The housemate confirmed this was the same person.

That search did not turn up any charges against Nelson Lopes, who has lived in New Bedford for only one year. 

The family member of Reyes-Rubui and housemate of both Lopes and Reyes-Rubui said that she was extremely disappointed to read some of the social media comments that celebrated the arrests of both men. She said that both men were hardworking and were following the rules.

“This says that people aren’t important, that their lives and their families aren’t important,” this person said in Spanish. 

The arrests on Friday come one day after federal immigration agents arrested a Guatemalan man in the South End, according to family members.

That man, Jose Bonilla, 58, lives in Everett and was checking on one of three properties he owns in New Bedford. He was stopped by U.S. Immigration and Customs Enforcement agents at the intersection of Roosevelt Street and Cove Road. 

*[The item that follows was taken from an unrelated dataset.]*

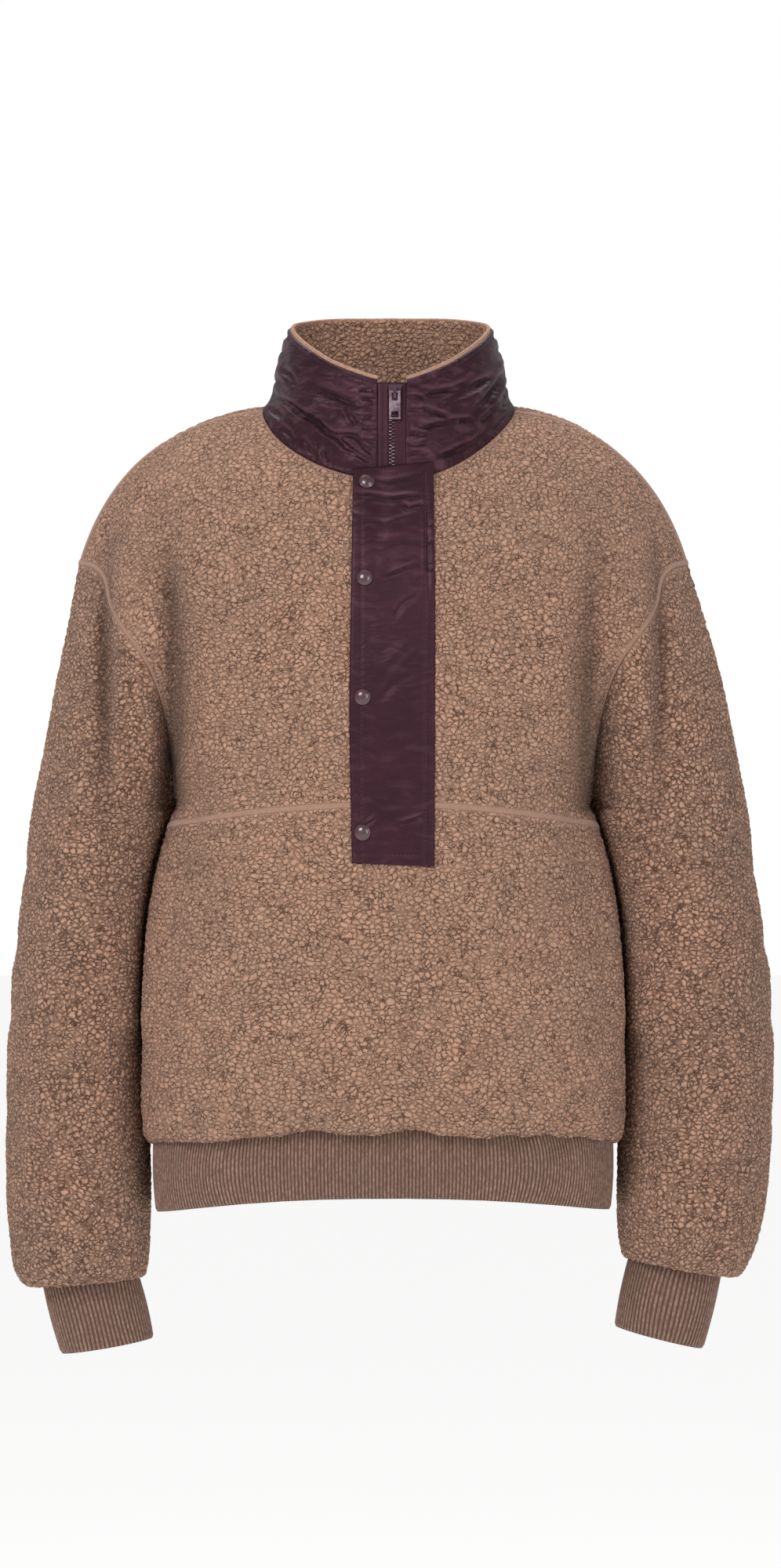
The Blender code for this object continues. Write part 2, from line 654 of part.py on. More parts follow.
hem_top, hem_bottom = hem_rings()
centre = np.array([0.0, 0.0, -0.58])
hem = ribbed_tube("hem_band", hem_top, hem_bottom, centre, centre, HEM_RIBS, HEM_INNER, RIB)
paint(hem, RIB_COLOUR, 0.9)

for name, side, size in (("cuff_left", -1, CUFF_LEFT), ("cuff_right", 1, CUFF_RIGHT)):
    turns = np.linspace(0, 20, 241)[:-1]
    seam = sleeve_point(turns, np.full(240, 11.0), side)
    loop = even_ring(seam, CUFF_RIBS * 2)
    top_x, low_x, low_z, tilt, half_x, half_y = size
    middle = loop.mean(axis=0)
    bottom = loop.copy()
    angle = np.arctan2((loop[:, 1] - middle[1]) / half_y, (loop[:, 0] - middle[0]) / half_x)
    bottom[:, 0] = (low_x + half_x * np.cos(angle)) * 0.001
    bottom[:, 1] = middle[1] + half_y * 0.001 * np.sin(angle)
    bottom[:, 2] = low_z * 0.001 + tilt * (bottom[:, 0] - low_x * 0.001)
    top = loop.copy()
    top[:, 2] -= 0.0007
    top[:, :2] = middle[:2] + (top[:, :2] - middle[:2]) * 0.985
    low = bottom.mean(axis=0)
    cuff = ribbed_tube(name, top, bottom, middle, low, CUFF_RIBS, CUFF_INNER, RIB)
    paint(cuff, RIB_COLOUR, 0.9)

# Collar: a band from the zip's right edge round the back to its left edge.
COLLAR_RISE = np.array([0.0, 0.09, 0.19, 0.45, 0.75, 1.0])
ANGLES = np.concatenate([spline(NECK_ANGLE_FRONT, ROWS_FRONT[15:])[:, 0],
                         spline(NECK_ANGLE_BACK, ROWS_BACK[16:-1])[::-1, 0]])


def collar_grid(rises, lift):
    rows = []
    for rise in rises:
        a0 = front_angle(min(rise, 1.0))
        angle = np.concatenate([[a0], ANGLES[1:]])
        right = collar_point(angle, np.full(len(angle), rise), 1)
        left = collar_point(angle, np.full(len(angle), rise), -1)
        rows.append(np.vstack([right, left[::-1]]))
    g = np.array(rows)
    g[..., 2] += lift
    return g


def grid_normals(g):
    du = np.gradient(g, axis=1)
    dv = np.gradient(g, axis=0)
    n = np.cross(du, dv)
    return n / np.linalg.norm(n, axis=-1, keepdims=True)


collar = collar_grid(COLLAR_RISE, 0.0006)
collar_n = grid_normals(collar)
collar_cells = [(r, c) for r in range(len(collar) - 1) for c in range(collar.shape[1] - 1)]
shell = wall_mesh("collar_shell", pulled(collar, ("start", "end")),
                  pulled(collar - collar_n * NYLON, ("start", "end")), collar_cells)
paint(shell, NYLON_COLOUR, 0.45)
lining_out = collar - collar_n * (NYLON + 0.0004)
lining_in = lining_out - collar_n * LINING
rise_dir = collar[-1] - collar[-2]
rise_dir /= np.linalg.norm(rise_dir, axis=-1, keepdims=True)
lining_out[-1] += rise_dir * 0.0014
lining_in[-1] += rise_dir * 0.0014
foot_dir = collar[1] - collar[0]
foot_dir /= np.linalg.norm(foot_dir, axis=-1, keepdims=True)
lining_out[0] += foot_dir * LINING_LIFT
lining_in[0] += foot_dir * LINING_LIFT
lining = wall_mesh("collar_lining", pulled(lining_out, ("start", "end")),
                   pulled(lining_in, ("start", "end")), collar_cells)
paint(lining, FLEECE_COLOUR, 0.95)

# Zip: tape in the slot, chain on the tape, both along the centre line.
ROWS_ZIP = np.array([7.06, 8, 9, 10, 11, 12, 13, 14, 15], float)


def strip(name, line, out, half, x, back, thick, colour, rough, metal=0.0):
    """Flat strip along a centre line: its front face stands back from the line."""
    front = line - out * back
    rear = line - out * (back + thick)
    wide = np.array([half, 0.0, 0.0])
    mid = np.array([x, 0.0, 0.0])
    outer = np.stack([front * [0, 1, 1] + mid - wide, front * [0, 1, 1] + mid + wide], axis=1)
    inner = np.stack([rear * [0, 1, 1] + mid - wide, rear * [0, 1, 1] + mid + wide], axis=1)
    obj = wall_mesh(name, outer, inner, [(r, 0) for r in range(len(line) - 1)])
    paint(obj, colour, rough, metal)
    return obj


def line_out(line):
    """Unit vectors pointing out of a centre line in the YZ plane."""
    d = np.gradient(line, axis=0)
    out = np.stack([np.zeros(len(d)), -d[:, 2], d[:, 1]], axis=1)
    return out / np.linalg.norm(out, axis=1, keepdims=True)


chest = front_point(np.zeros(len(ROWS_ZIP)), ROWS_ZIP, 1)
stand = np.array([0.10, 0.22, 0.45, 0.75, 0.985])
neck_part = collar_point(np.full(len(stand), 6.6), stand, 1)
line = np.vstack([chest, neck_part])
out = line_out(line)
back_by = np.concatenate([np.full(len(chest), 0.0016), np.full(len(stand), 0.0006)])[:, None]
back_by[len(chest) - 1] = 0.0012
strip("zip_tape", line, out, ZIP_HALF - 0.0006, ZIP_X - 0.0002, back_by, 0.0010, (0.05, 0.03, 0.036), 0.8)
chain_line = line[:-1].copy()
chain_line[-1] = line[-1] * 0.25 + line[-2] * 0.75
chain_out = out[:-1]
strip("zip_chain", chain_line, chain_out, 0.0022, ZIP_X - 0.0002, back_by[:-1] - 0.0016, 0.0013,
      (0.10, 0.09, 0.10), 0.35, 1.0)

# Slider and pull tab, set on the collar's front line.
foot = collar_point(np.array([6.6]), np.array([0.852]), 1)[0]
head = collar_point(np.array([6.6]), np.array([0.99]), 1)[0]
up = Vector((0.0, head[1] - foot[1], head[2] - foot[2])).normalized()
right = Vector((1.0, 0.0, 0.0))
away = right.cross(up)
seat = Vector((ZIP_X + 0.0020, foot[1], foot[2])) + away * 0.0013


def local_frame(origin):
    m = Matrix((right, -away, up)).transposed().to_4x4()
    m.translation = origin
    return m


def block(name, size, centre):
    """Box with its middle at centre, in the slider's own frame: X, in, up."""
    bm = bmesh.new()
    bmesh.ops.create_cube(bm, size=1.0)
    bmesh.ops.scale(bm, vec=size, verts=bm.verts)
    bmesh.ops.translate(bm, vec=centre, verts=bm.verts)
    mesh = bpy.data.meshes.new(name)
    bm.to_mesh(mesh)
    bm.free()
    obj = bpy.data.objects.new(name, mesh)
    target.objects.link(obj)
    return obj


def combine(base, others, operation):
    """Exact Boolean of base with others, applied; the others are removed."""
    for other in others:
        mod = base.modifiers.new("bool", "BOOLEAN")
        mod.operation = operation
        mod.solver = "EXACT"
        mod.object = other
        bpy.context.view_layer.update()
        graph = bpy.context.evaluated_depsgraph_get()
        mesh = bpy.data.meshes.new_from_object(base.evaluated_get(graph))
        base.modifiers.clear()
        base.data = mesh
        bpy.data.objects.remove(other)
    return base


SLIDER_FACE = 0.0020
slider = block("zip_slider", (0.0104, SLIDER_FACE, 0.0122), (0, -SLIDER_FACE / 2 - 0.0003, 0.0009))
for v in slider.data.vertices:
    if v.co.z < 0:
        v.co.x *= 0.70
face_y = -SLIDER_FACE - 0.0003
arch_z = (0.0075 - 0.0085, 0.0075)
legs = []
for z in arch_z:
    legs.append(block("leg", (0.0022, 0.0047, 0.0011), (0, face_y - 0.0020, z - 0.0028)))
bridge = block("bridge", (0.0022, 0.0011, 0.0096), (0, face_y - 0.0038, arch_z[0] + 0.00425 - 0.0028))
combine(slider, legs + [bridge], "UNION")
slider.data.transform(local_frame(seat))
paint(slider, METAL_COLOUR, 0.35, 1.0)

axis_point = local_frame(seat) @ Vector((0.0, face_y - AXIS_UP, 0.0010))
pull = block("zip_pull", (PULL_WIDTH, PULL_THICK, PULL_LENGTH), (0, 0, 0.0007 - PULL_LENGTH / 2))
slot_top = block("slot_top", (0.0046, 0.004, 0.0060), (0, 0, -0.0007 - 0.0030))
slot_low = block("slot_low", (0.0056, 0.004, 0.0046), (0, 0, -PULL_LENGTH + 0.0007 + 0.0014 + 0.0023))
combine(pull, [slot_top, slot_low], "DIFFERENCE")
pull.location = axis_point
paint(pull, METAL_COLOUR, 0.3, 1.0)

# Placket flap over the zip, laid on the front and on the collar's foot.
FLAP_CLEAR = 0.0010
FLAP_THICK = 0.0013
support = []
for name in ("front_upper_left", "front_upper_right", "front_lower", "collar_shell", "zip_chain", "zip_tape"):
    mesh = bpy.data.objects[name].data
    support.append(([v.co.copy() for v in mesh.vertices], [list(p.vertices) for p in mesh.polygons]))
all_verts = []
all_faces = []
for verts, faces in support:
    base = len(all_verts)
    all_verts += verts
    all_faces += [[base + i for i in f] for f in faces]
tree = BVHTree.FromPolygons(all_verts, all_faces)


def rest_y(x, z):
    """Y of the first surface met from the front at x, z."""
    hit = tree.ray_cast(Vector((x, -0.4, z)), Vector((0.0, 1.0, 0.0)))
    return hit[0].y if hit[0] is not None else None


# share down the flap  left x  right x, in mm; the rows' heights follow
FLAP_X = [(0, -28.5, 32.5), (0.25, -29.5, 33.5), (0.6, -31.0, 33.5), (1.0, -29.2, 33.2)]
flap_z_left = np.linspace(-48.0, -347.0, 19)
flap_z_right = np.linspace(-42.5, -349.5, 19)
across = np.linspace(0, 1, 7)
outer_rows = []
for i in range(19):
    x0, x1 = spline(FLAP_X, i / 18.0)
    row = []
    for k in across:
        x = (x0 + (x1 - x0) * k) * 0.001
        z = (flap_z_left[i] + (flap_z_right[i] - flap_z_left[i]) * k) * 0.001
        near = [rest_y(x + dx, z + dz) for dx in (-0.002, 0.0, 0.002) for dz in (-0.004, 0.0, 0.004)]
        near = [y for y in near if y is not None]
        row.append((x, min(near), z))
    outer_rows.append(row)
rest = np.array(outer_rows)[::-1]
smooth = rest.copy()
smooth[1:-1, :, 1] = np.minimum(rest[1:-1, :, 1], 0.25 * rest[:-2, :, 1] + 0.5 * rest[1:-1, :, 1]
                                + 0.25 * rest[2:, :, 1])
flap_n = grid_normals(smooth)
flap_in = smooth + flap_n * FLAP_CLEAR
flap_out = flap_in + flap_n * FLAP_THICK
flap = wall_mesh("placket_flap", flap_out, flap_in, [(r, c) for r in range(18) for c in range(6)])
paint(flap, NYLON_COLOUR, 0.45)

# Snap caps on the flap.
flap_tree = BVHTree.FromPolygons([v.co for v in flap.data.vertices], [list(p.vertices) for p in flap.data.polygons])
# x  z in mm
SNAPS = [(-18.0, -58.0), (-19.5, -132.0), (-21.0, -222.0), (-21.0, -324.0)]
for i, (x, z) in enumerate(SNAPS):
    hit = flap_tree.ray_cast(Vector((x * 0.001, -0.4, z * 0.001)), Vector((0.0, 1.0, 0.0)))
    point, normal = hit[0], hit[1]
    if normal.y > 0:
        normal = -normal
    bm = bmesh.new()
    bmesh.ops.create_cone(bm, cap_ends=True, segments=20, radius1=SNAP_RADIUS, radius2=SNAP_RADIUS,
                          depth=SNAP_HEIGHT)
    for v in bm.verts:
        v.co.z += SNAP_HEIGHT / 2
    rim = [e for e in bm.edges if all(v.co.z > SNAP_HEIGHT * 0.9 for v in e.verts)]
    bmesh.ops.bevel(bm, geom=rim, offset=0.0012, segments=2, affect="EDGES", profile=0.5)
    turn = normal.to_track_quat("Z", "Y").to_matrix().to_4x4()
    turn.translation = point + normal * 0.0005
    bm.transform(turn)
    mesh = bpy.data.meshes.new("snap")
    bm.to_mesh(mesh)
    bm.free()
    snap = bpy.data.objects.new("snap_%d" % (i + 1), mesh)
    target.objects.link(snap)
    paint(snap, (0.16, 0.085, 0.095), 0.25, 0.4)
bpy.context.view_layer.update()
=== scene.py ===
import math

import bmesh
import bpy
import numpy as np
from mathutils import Matrix, Vector
from mathutils.bvhtree import BVHTree


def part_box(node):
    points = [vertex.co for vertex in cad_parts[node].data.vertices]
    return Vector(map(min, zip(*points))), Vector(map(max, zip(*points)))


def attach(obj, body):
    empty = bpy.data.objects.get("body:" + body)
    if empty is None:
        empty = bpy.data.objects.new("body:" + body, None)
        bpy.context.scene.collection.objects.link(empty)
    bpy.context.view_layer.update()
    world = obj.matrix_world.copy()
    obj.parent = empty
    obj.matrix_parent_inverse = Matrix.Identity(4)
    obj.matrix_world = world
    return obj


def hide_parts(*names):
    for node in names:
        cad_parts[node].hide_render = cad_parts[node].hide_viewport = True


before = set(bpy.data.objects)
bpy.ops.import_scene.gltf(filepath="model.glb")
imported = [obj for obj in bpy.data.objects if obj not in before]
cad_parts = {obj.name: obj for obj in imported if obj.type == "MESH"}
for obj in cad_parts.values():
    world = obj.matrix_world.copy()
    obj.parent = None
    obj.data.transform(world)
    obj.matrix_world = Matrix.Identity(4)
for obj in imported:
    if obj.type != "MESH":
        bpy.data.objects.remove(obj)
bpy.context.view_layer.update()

# Sizes in metres. +X is the viewer's right, the front faces -Y, +Z is up.
# The origin is the middle of the neck's base, level with the shoulder at the neck.
FLEECE = 0.0030
RIB = 0.0022
NYLON = 0.0010
LINING = 0.0025
LINING_LIFT = 0.0024
ZIP_X = 0.00125
ZIP_HALF = 0.0112
RIB_HEIGHT = 0.0009
HEM_RIBS = 344
HEM_SPREAD = 1.034
CUFF_RIBS = 66

# Cloth grids: step of the outer side in metres, and how many steps the inner side spans.
STEP = 0.0021
GROUP = 4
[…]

The ICE operations on Thursday and Friday in New Bedford come more than a month after the most recent reported local immigration arrests. On July 26, Jhovani Duvan Leiva Cornejo was arrested in the Port of New Bedford after returning from a fishing trip. On July 23, ICE, alongside the U.S. Coast Guard, detained Luis Guillermo Castro Alvarez. Two days before, ICE detained an undocumented Salvadoran man, Juan Carlos Abarca-Jovel.

Email Colin Hogan at chogan@newbedfordlight.org


6 replies on “ICE arrests two immigrants on way to work in New Bedford”

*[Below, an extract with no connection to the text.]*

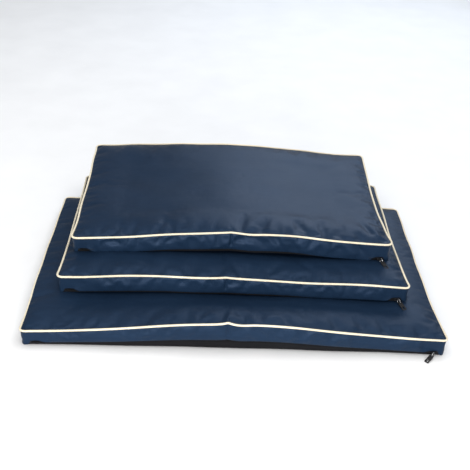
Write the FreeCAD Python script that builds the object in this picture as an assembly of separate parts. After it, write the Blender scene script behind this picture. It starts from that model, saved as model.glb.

  1. Two guys going to work? Does this mean that every single one of the violent criminals and drug dealers is off the street or just that ICE is going after soft targets to meet their quotas?

  2. The message is clear for all illegals who do not have criminal records and everyone who supports them (friends, family, and advocates) they need to step forward and start completing their paper work, and if it’s started, make sure they’re following up, and there are no lingering issues. Being here legally is the only way this is going to stop.

  3. This is what happens when companies hire illegal migrants. They don’t care the individual
    they care about making profit.
    Because we know that there not paying the illegal migrant the right amount

  4. To the person who wrote this: ‘This is what happens when companies hire illegal migrants. They don’t care the individual
    they care about making profit.
    Because we know that there not paying the illegal migrant the right amount’

    Is this justification for arresting and deporting people – because they are underpaid and misused? We are punishing people and their families to protect them from exploitation?

  5. I’m appalled. I was in Market Basket yesterday, and the person at the cash register was a middle aged white man wearing a huge gold watch. I said that it looked like ICE was around because there were no Guatemalan employees at the checkout counters. He said,”Yes, we need this done, those people are ruining our country.” This was the last place I expected to see such racism.